Company pension promises have had a total value of approximately E340bn at the end of 2001 in Germany. Over E200bn (or nearly 60%) are book reserve liabilities. Calculated according to IAS 19 the liability can easily be more than 20 % higher as valuations according to the German tax accounting standard, depending on the actuarial assumptions such as interest rate, salary increase and pension in payment indexation rate.
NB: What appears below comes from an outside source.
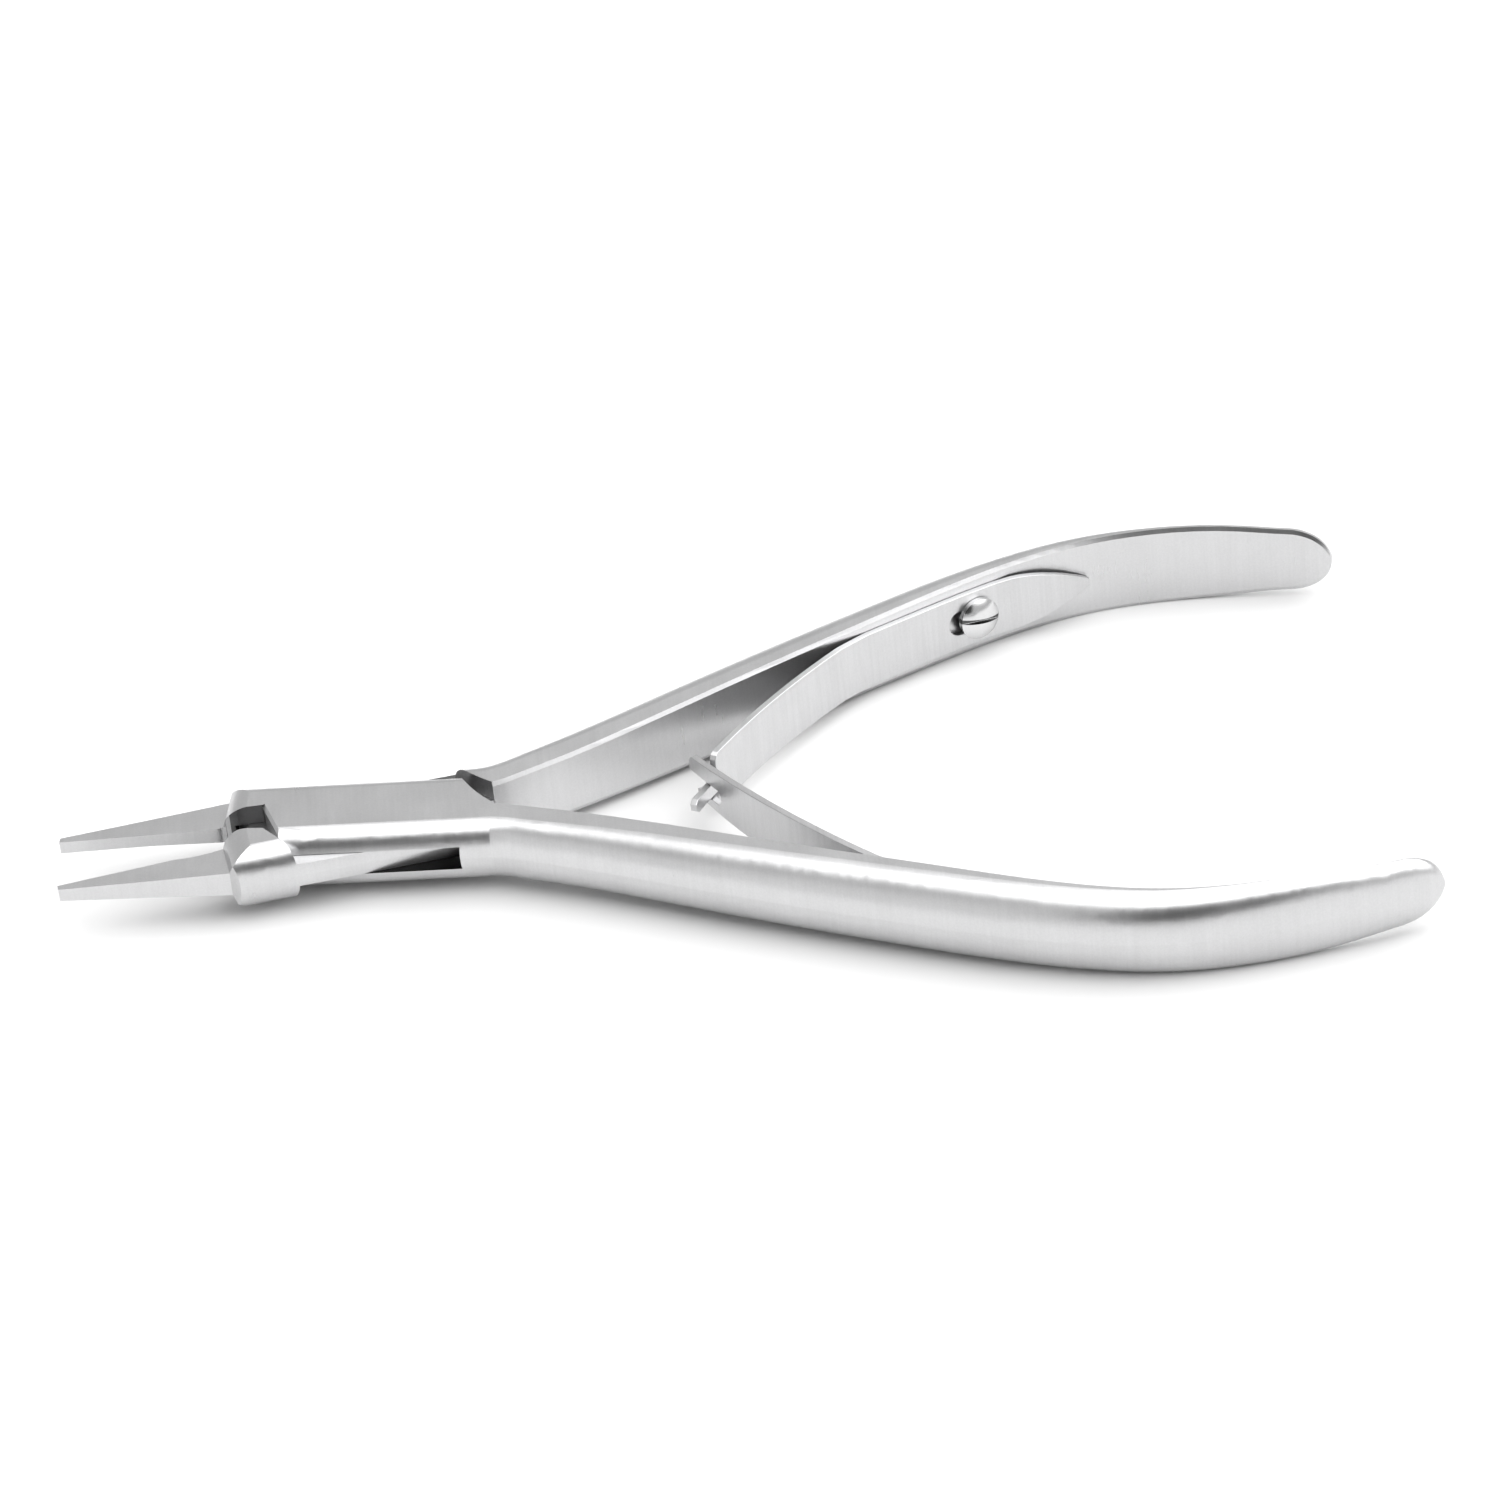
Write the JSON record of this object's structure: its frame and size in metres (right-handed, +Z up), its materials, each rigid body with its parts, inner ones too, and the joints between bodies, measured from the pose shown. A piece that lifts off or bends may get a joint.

For many companies the unfunded book reserves creates problems, but for different reasons:
o Company sell-off
o Liquidation
o IAS 19
o Rules governing raising capital (Basel II)
o Shortening the balance sheet
o Improved equity ratio
o Improved debt-equity ratio
o Especially after Standard & Poor’s has downrated the German multinational Thyssen Krupp on the grounds that their unfunded book reserve financed pension promise are debt-equity, more and more companies were sensitised to these issues.
There are a number of ways to get the book reserves off the balance sheet. One of the easiest way is to pay a compensation. This is without any restriction for the active employees and the pensioner. In the case of small pensions (maximum E23.80 monthly) it is possible without the agreement of the employee in the event of them leaving the company.
Making a move to direct insurance, Pensionskasse and support fund is not always appropriate because of income tax implications, with the exception of shifting pensions in payment to a support fund. Much more appropriate are contractual trust arrangements (CTAs) or a Pensionsfonds solution.
CTAs are a kind of trust. Their special feature is that the CTA does not come under the state supervision like Pensionskasse, Pensionsfonds and direct insurance. Therefore the company has a free choice about how to invest the assets. There are no limitations. On the other hand, the company bears the whole investment risk. Asset are recognised as ‘plan assets’ under IAS 19 and FAS 87 and can be deducted against the benefit obligation. A number of German multinationals have gone this way and now medium-sized companies are thinking about this opportunity.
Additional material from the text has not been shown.